Ponteterra, le suore! (Sui sentieri di don Vincenzo – 2)

Una manciata di case, due strade deserte da mattina a sera. Qui la vita scorre dalla porta verso dentro, oppure altrove, perché come tanti altri borghi rurali, è diventato un «dormitorio» e si popola la sera attorno all’unico bar  «Willer» o davanti agli usci di casa per le ultime news scambiate con le vicine.

Ponteterra non è sempre stata così. Ha avuto le suore con la casa che si affacciava sul sagrato della Chiesa, e che nel sottotetto ospitava un salone per la scuola di ricamo iniziata da Maria Caccialanza, venuta da Pizzighettone, una suora di don Vincenzo Grossi. E poi c’era la canonica grande, capace di accogliere fino a 11 sacerdoti che frequentavano, o come studenti o come professori, la scuola di teologia qui organizzata. C’è, infatti, un legame tra questa attività e il patrono della chiesa, san Girolamo!

La casa delle suore è stata trasformata in appartamenti e una targa sulla facciata fa memoria della loro presenza durata quasi un secolo. La canonica non è vuota e, anche se non vi risiede un sacerdote, vi si svolgono attività pastorali e sociali.

La memoria delle suore passa nei racconti degli anziani, nelle foto di famiglia, nelle foto di gruppo della scuola materna o delle prime comunioni. Visi, nomi, raccomandazioni ma soprattutto vicinanza e cura.

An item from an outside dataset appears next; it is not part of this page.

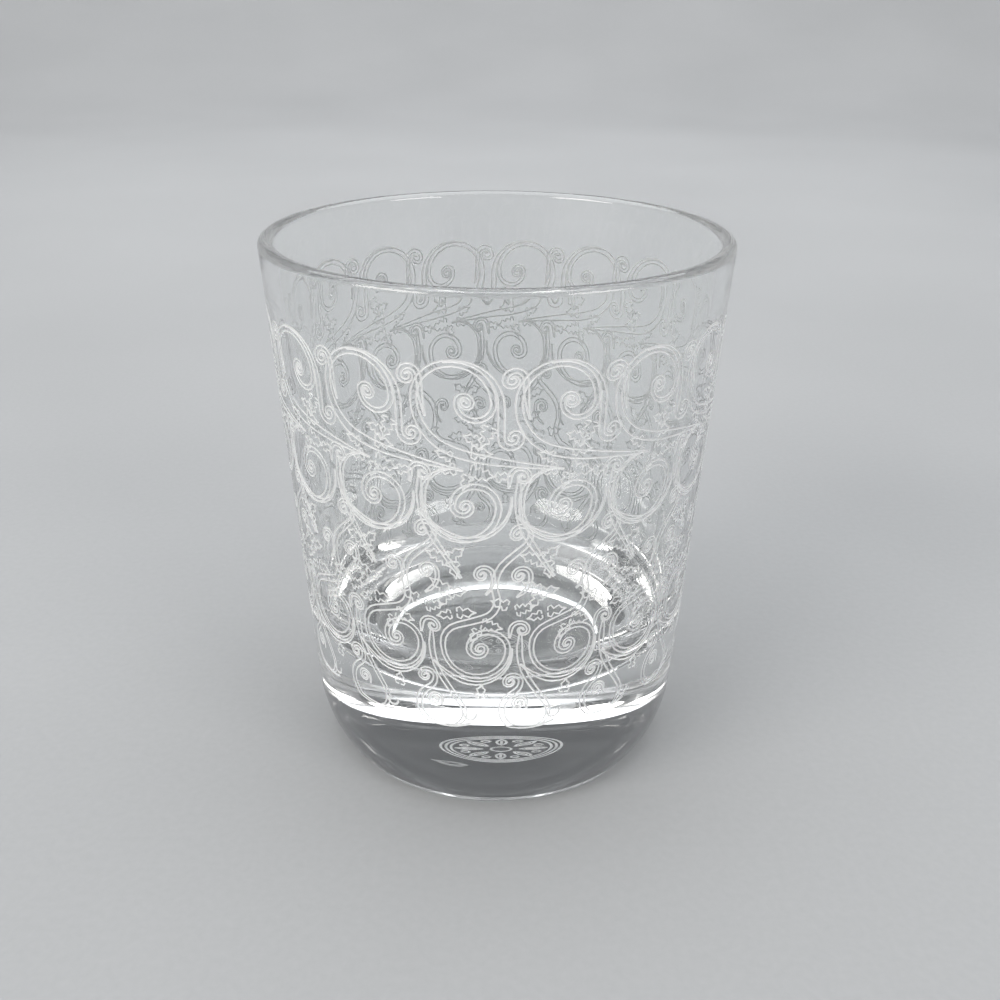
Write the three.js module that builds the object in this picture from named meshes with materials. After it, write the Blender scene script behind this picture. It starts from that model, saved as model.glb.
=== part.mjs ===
// Whiskey tumbler: one piece of clear blown crystal with a heavy base.
//
// Millimetres, +Z up. The origin is the middle of the foot, on the table.
// The whole glass is a solid of revolution: a closed profile of radius and height,
// turned about the Z axis. The etched ornament is only a tenth of a millimetre deep
// and belongs to the finish, so it isn't part of this solid.

import * as THREE from 'three';

// ---- Driving dimensions ----
const height = 95;                // table to the top of the lip
const rimDiameter = 78;           // outside of the wall at the lip
const wallFootDiameter = 68.8;    // outside of the straight wall, carried on down to the table
const rimThickness = 2.6;         // wall just below the lip
const wellThickness = 3.2;        // wall where it starts to turn into the inner floor
const lipRadius = 1.1;            // rounding of both edges of the lip, where the wall has room
const lipLand = 0.1;              // least flat left between the lip's two rounded edges
const heelHeight = 11.5;          // where the straight wall turns into the heel
const heelRadius = 23;            // arc of the heel, tangent to the wall
const footEdgeRadius = 1.2;       // small rounding between the heel and the foot ring
const footRingWidth = 4.5;        // flat ring that the glass stands on
const hollowDepth = 0.6;          // polished hollow of the underside, inside the ring
const hollowSlopeWidth = 2.4;     // slope from the ring to the hollow's flat middle
const floorThickness = 19.5;      // glass under the middle of the inner floor
const floorCrown = 1.2;           // how much lower the middle of the floor lies than its edge
const cornerRadius = 16.5;        // rounding between the inner wall and the floor

// ---- Fineness of the facets ----
const turnSegments = 72;
const heelSteps = 10;
const cornerSteps = 10;
const edgeSteps = 4;
const floorSteps = 4;

const outerRadiusAt = (z) =>
  wallFootDiameter / 2 + ((rimDiameter - wallFootDiameter) / 2) * (z / height);

// Points of an arc about (r, z), from one angle to another, both ends included.
function arc(centre, radius, fromAngle, toAngle, steps) {
  const points = [];
  for (let step = 0; step <= steps; step += 1) {
    const angle = fromAngle + ((toAngle - fromAngle) * step) / steps;
    points.push(new THREE.Vector2(
      centre.x + radius * Math.cos(angle),
      centre.y + radius * Math.sin(angle),
    ));
  }
  return points;
}

// The heel is tangent to the wall at heelHeight, and its lower end is rounded into the table
// by a small arc that touches both. Its centre is a footEdgeRadius above the table and at
// (heelRadius - footEdgeRadius) from the heel's own centre.
function heel() {
  const taper = Math.atan((rimDiameter - wallFootDiameter) / 2 / height);
  const top = new THREE.Vector2(outerRadiusAt(heelHeight), heelHeight);
  const centre = new THREE.Vector2(
    top.x - heelRadius * Math.cos(taper),
    top.y + heelRadius * Math.sin(taper),
  );
  const drop = centre.y - footEdgeRadius;
  const reach = heelRadius - footEdgeRadius;
  const lowAngle = -Math.asin(Math.min(drop / reach, 1));
  const edgeCentre = new THREE.Vector2(
    centre.x + reach * Math.cos(lowAngle),
    footEdgeRadius,
  );
  return {
    edge: arc(edgeCentre, footEdgeRadius, -Math.PI / 2, lowAngle, edgeSteps),
    curve: arc(centre, heelRadius, lowAngle, -taper, heelSteps).slice(1),
    footRadius: edgeCentre.x,
  };
}

// The hollow underside, from the axis out to the ring that touches the table.
function underside(footRadius) {
  const ringInside = footRadius - footRingWidth;
  return [
    new THREE.Vector2(0, hollowDepth),
    new THREE.Vector2(ringInside - hollowSlopeWidth, hollowDepth),
    new THREE.Vector2(ringInside - hollowSlopeWidth / 3, hollowDepth / 4),
    new THREE.Vector2(ringInside, 0),
  ];
}

// The lip: two quarter rounds with whatever flat is left between them. A wall too thin for
// both rounds gets smaller ones.
function lip() {
  const round = Math.min(lipRadius, (rimThickness - lipLand) / 2);
  const outer = new THREE.Vector2(rimDiameter / 2 - round, height - round);
  const inner = new THREE.Vector2(rimDiameter / 2 - rimThickness + round, height - round);
  return [
    ...arc(outer, round, 0, Math.PI / 2, edgeSteps),
    ...arc(inner, round, Math.PI / 2, Math.PI, edgeSteps),
  ];
}

// The inside below the straight wall: the rounded corner, then the slightly dished floor.
function well() {
  const cornerBottom = floorThickness + floorCrown;
  const wallBottom = cornerBottom + cornerRadius;
  const innerRadius = outerRadiusAt(wallBottom) - wellThickness;
  const centre = new THREE.Vector2(innerRadius - cornerRadius, wallBottom);
  const floor = [];
  for (let step = 1; step <= floorSteps; step += 1) {
    const share = 1 - step / floorSteps;
    floor.push(new THREE.Vector2(centre.x * share, floorThickness + floorCrown * share * share));
  }
  return [...arc(centre, cornerRadius, 0, -Math.PI / 2, cornerSteps), ...floor];
}

function tumblerGeometry() {
  const { edge, curve, footRadius } = heel();
  const profile = [...underside(footRadius), ...edge, ...curve, ...lip(), ...well()];
  const geometry = new THREE.LatheGeometry(profile, turnSegments);
  geometry.rotateX(Math.PI / 2);
  return geometry;
}

const crystal = new THREE.MeshStandardMaterial({
  color: 0xf4f7f8,
  roughness: 0.03,
  metalness: 0,
  transparent: true,
  opacity: 0.35,
});

const body = new THREE.Mesh(tumblerGeometry(), crystal);
body.name = 'crystal_body';

const tumbler = new THREE.Group();
tumbler.add(body);

export default tumbler;
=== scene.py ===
# %% [markdown]
# # A whiskey tumbler in etched crystal
# The real glass is one piece: a tapered wall, a heavy solid base and a softly rounded heel,
# blown in lead crystal. A fine scrollwork is etched round the outside of the wall, and a small
# mark is etched under the foot. The measured model gives the size and the place; this lesson
# makes the fine surface, the etching, the glass itself and the light it stands in.

# %% Load the measured model
import math

import bpy
import numpy as np
from mathutils import Matrix, Vector
from mathutils.geometry import delaunay_2d_cdt


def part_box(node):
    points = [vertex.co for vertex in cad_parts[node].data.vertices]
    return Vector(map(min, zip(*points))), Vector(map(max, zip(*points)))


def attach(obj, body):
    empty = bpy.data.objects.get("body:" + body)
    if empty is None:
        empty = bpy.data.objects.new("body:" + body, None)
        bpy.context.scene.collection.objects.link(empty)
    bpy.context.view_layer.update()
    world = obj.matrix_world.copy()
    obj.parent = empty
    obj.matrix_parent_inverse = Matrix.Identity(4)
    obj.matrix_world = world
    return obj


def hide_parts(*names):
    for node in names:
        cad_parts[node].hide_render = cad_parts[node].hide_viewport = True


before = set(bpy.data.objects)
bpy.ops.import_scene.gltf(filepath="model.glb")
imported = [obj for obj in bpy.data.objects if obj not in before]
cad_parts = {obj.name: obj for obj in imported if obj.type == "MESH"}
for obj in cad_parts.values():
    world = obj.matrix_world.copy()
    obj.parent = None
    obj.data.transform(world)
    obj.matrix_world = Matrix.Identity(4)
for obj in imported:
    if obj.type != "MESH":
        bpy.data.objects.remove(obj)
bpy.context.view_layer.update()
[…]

Caratteristiche queste ultime che ogni figlia dell’Oratorio che è passata a Ponteterra ha avuto la possibilità di esprimere attraverso un servizio ora più qualificato ora poco appariscente o addirittura invisibile.

La gente ricorda le «suore», meno la «mia suora»: e i loro racconti lasciano scorgere una vita, quella delle suore, semplice, segnata da comunione fraterna e collaborazione.